An interesting word meaning a sudden idea or desire
that has not been thought out or reflected upon.
He'll let me stay with it if I keep up the school work.
"To keep up" with something is to continue to do it.
You'll drive the girls crazy.
In this case, to "make the girls adore you," although depending
on the context, you could drive someone crazy with irritation.
But it's fine for you to come barging in to my school?
"To barge into a room" is to enter in a frantic & unannounced way,
often disturbing others in the process of doing so.
It just so happens that I could care less about you.
Very blunt way of saying "you mean nothing to me."
Dead poet's honor, my word.
Both "on my word" or "on my honor" mean "I promise."
Neil's father learns a terrible lesson, and
Welton Academy looks for someone to blame.
Why do you insist on defying us?!
"To defy" someone is to oppose or resist them.
Brighton Military School.
An academy known for strict discipline .
He will be missed.
Note the passive construction, often used on solemn occasions.

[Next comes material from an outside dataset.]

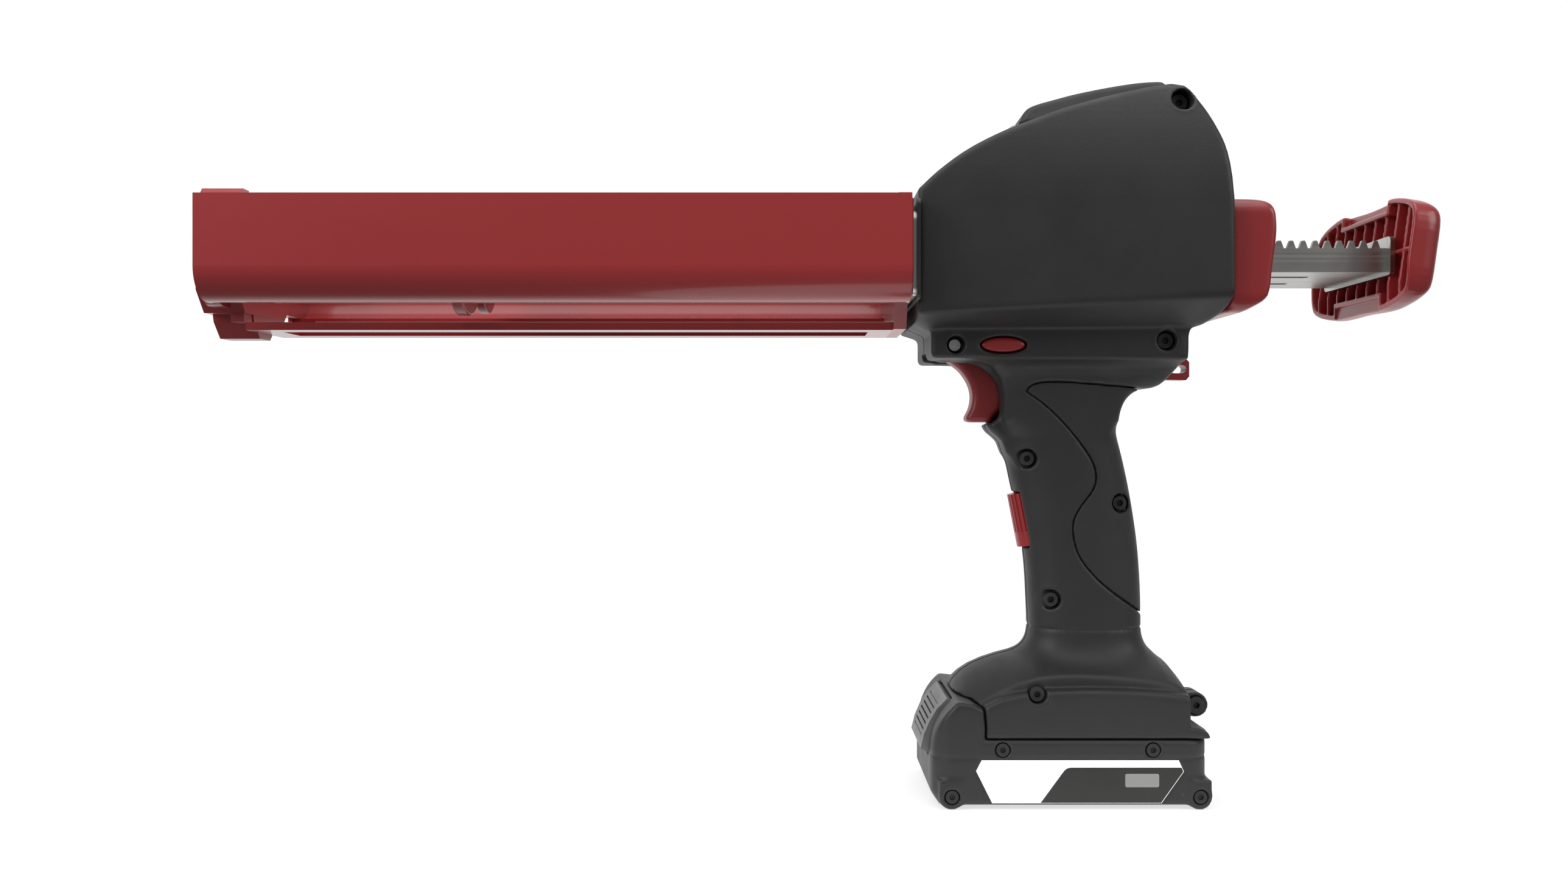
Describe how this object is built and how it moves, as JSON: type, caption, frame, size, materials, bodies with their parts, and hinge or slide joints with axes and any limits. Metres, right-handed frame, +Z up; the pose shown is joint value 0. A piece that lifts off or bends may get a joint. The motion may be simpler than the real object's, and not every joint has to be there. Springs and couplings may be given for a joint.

We intend to conduct a thorough inquiry.
A powerful adverb meaning complete or comprehensive.
That's it. Were all fried.
In this context, used colloquially to mean "in very big trouble."
He's a fink!
This is a very colloquial and pejorative (negative) word for
one who tells the authorities about the misdeeds of others.
You think they'll just let it blow over?!
If something "blows over," it gradually fades away
without having any long term consequences.
Schools go down for this.
If an organization "goes down," it means it is destroyed or badly hurt.
They need a scapegoat.
An important word for a person who is unjustly blamed for a situation,
often simply because the accuser's need to blame someone.
He's a rat!
In this case, meaning a person who is a fink (see four lines above).
Who are they after?
"To be after someone" is to chase and/or try and catch someone.
Who else do you think, dumb-ass?
A crude insult for a person thought of as stupid.
Mr. Keating put us up to it.
"To put someone up" to do something is to actively encourage them to do it.
Let Keating fry. Why ruin our lives?
"Let Keating take the blame."
You just signed your expulsion papers!
Documents that officially expel a person from an organization.
We put together what's happened here.
In this case, "put together" means to be able to understand.
Mr. Keating's blatant abuse of his position as teacher.
A powerful way to say clear and offensive misuse.
We'll find a permanent teacher during the break.
In academic contexts, "the break" refers to the
week or more when there are no classes.
Dead Poet's Society
Some Possible Questions for ESL Class Discussion
1) Was "Welton" the type of school you would want to attend? Why or why not?
2) What was good about the school? What was bad?
3) Do schools like Welton exist in your country?
4) If you were attending Welton, and Mr. Keating was your
poetry teacher, how would you describe him to your parents?
5) Why did Mr. Keating tell his students to rip out
the introduction of the Poetry book?
6) Why did the students decide to create a Dead Poet's Society?
7) Why was Neil's father so upset when Neil decided to try and be an actor?
8) Why did Neil decide to commit suicide?
9) Why did Mr. Nolan and the school administration force the boys
to sign the paper blaming Mr. Keating for Neil's death?
10) Was Mr. Keating an admirable person? Was Mr. Nolan? Neil? Neil's father?